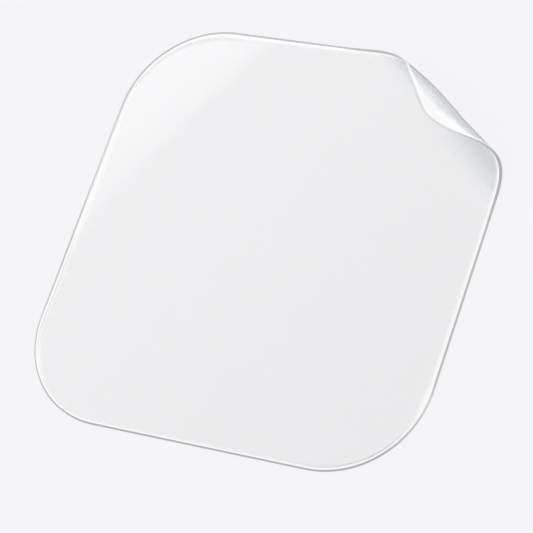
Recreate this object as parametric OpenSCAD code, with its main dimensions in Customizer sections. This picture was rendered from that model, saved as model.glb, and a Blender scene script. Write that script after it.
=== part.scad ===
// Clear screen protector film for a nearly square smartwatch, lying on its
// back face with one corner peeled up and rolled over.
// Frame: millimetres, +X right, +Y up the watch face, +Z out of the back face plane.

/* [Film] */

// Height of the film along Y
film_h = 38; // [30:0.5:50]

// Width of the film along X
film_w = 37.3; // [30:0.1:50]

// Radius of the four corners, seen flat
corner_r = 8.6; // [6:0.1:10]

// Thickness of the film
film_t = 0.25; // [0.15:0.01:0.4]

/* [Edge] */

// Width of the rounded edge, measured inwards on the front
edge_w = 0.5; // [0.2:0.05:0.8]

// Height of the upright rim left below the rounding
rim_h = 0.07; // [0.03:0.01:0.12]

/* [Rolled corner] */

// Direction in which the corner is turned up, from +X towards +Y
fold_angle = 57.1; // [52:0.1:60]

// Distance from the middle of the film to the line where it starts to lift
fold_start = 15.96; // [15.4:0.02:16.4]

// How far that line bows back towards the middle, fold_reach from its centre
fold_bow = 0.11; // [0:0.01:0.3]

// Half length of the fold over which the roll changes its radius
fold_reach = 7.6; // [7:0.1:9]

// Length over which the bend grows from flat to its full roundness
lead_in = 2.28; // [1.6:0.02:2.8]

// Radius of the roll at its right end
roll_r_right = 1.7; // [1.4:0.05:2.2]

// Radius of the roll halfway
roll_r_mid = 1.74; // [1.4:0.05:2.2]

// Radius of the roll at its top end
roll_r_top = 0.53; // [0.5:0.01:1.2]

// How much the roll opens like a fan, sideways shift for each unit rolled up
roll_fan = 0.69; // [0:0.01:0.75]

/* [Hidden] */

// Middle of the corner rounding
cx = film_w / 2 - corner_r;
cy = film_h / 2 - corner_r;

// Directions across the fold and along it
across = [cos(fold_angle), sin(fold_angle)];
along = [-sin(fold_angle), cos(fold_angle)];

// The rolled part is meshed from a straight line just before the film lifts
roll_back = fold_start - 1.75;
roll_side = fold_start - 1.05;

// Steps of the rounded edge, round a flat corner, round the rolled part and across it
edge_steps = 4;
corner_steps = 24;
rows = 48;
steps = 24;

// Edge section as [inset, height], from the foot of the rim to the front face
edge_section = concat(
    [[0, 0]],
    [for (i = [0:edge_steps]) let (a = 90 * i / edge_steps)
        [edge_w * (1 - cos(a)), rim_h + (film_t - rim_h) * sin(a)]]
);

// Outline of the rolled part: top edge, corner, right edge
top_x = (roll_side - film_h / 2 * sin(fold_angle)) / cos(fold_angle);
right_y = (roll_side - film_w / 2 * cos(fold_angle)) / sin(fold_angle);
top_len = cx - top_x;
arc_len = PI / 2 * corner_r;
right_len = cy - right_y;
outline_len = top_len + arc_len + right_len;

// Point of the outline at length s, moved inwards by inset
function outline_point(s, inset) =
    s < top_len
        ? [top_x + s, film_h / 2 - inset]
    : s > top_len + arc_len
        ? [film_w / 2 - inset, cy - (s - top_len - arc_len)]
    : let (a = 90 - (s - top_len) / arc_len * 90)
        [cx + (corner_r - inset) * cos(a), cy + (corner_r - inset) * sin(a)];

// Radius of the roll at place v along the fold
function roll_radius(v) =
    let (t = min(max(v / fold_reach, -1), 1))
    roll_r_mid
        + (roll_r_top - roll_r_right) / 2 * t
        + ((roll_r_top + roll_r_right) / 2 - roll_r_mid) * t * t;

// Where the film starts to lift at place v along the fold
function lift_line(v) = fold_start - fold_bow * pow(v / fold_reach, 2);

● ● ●

- REQUEST -
In this exercise, copy only the lines from the opening line of the material through the line where "fold_start = 15.96; // [15.4:0.02:16.4]" appears.

- IN RESPONSE -
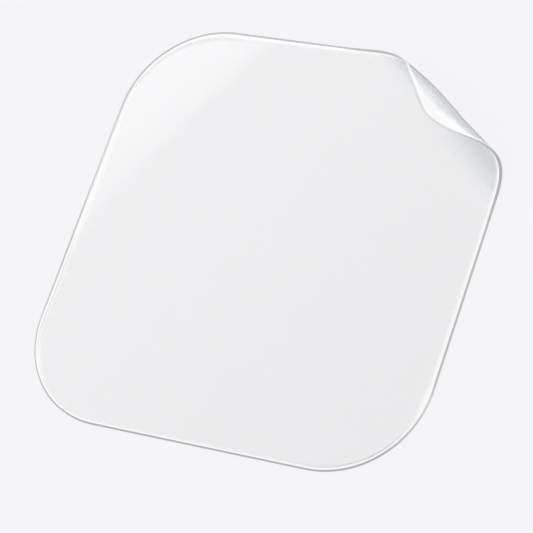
Recreate this object as parametric OpenSCAD code, with its main dimensions in Customizer sections. This picture was rendered from that model, saved as model.glb, and a Blender scene script. Write that script after it.
=== part.scad ===
// Clear screen protector film for a nearly square smartwatch, lying on its
// back face with one corner peeled up and rolled over.
// Frame: millimetres, +X right, +Y up the watch face, +Z out of the back face plane.

/* [Film] */

// Height of the film along Y
film_h = 38; // [30:0.5:50]

// Width of the film along X
film_w = 37.3; // [30:0.1:50]

// Radius of the four corners, seen flat
corner_r = 8.6; // [6:0.1:10]

// Thickness of the film
film_t = 0.25; // [0.15:0.01:0.4]

/* [Edge] */

// Width of the rounded edge, measured inwards on the front
edge_w = 0.5; // [0.2:0.05:0.8]

// Height of the upright rim left below the rounding
rim_h = 0.07; // [0.03:0.01:0.12]

/* [Rolled corner] */

// Direction in which the corner is turned up, from +X towards +Y
fold_angle = 57.1; // [52:0.1:60]

// Distance from the middle of the film to the line where it starts to lift
fold_start = 15.96; // [15.4:0.02:16.4]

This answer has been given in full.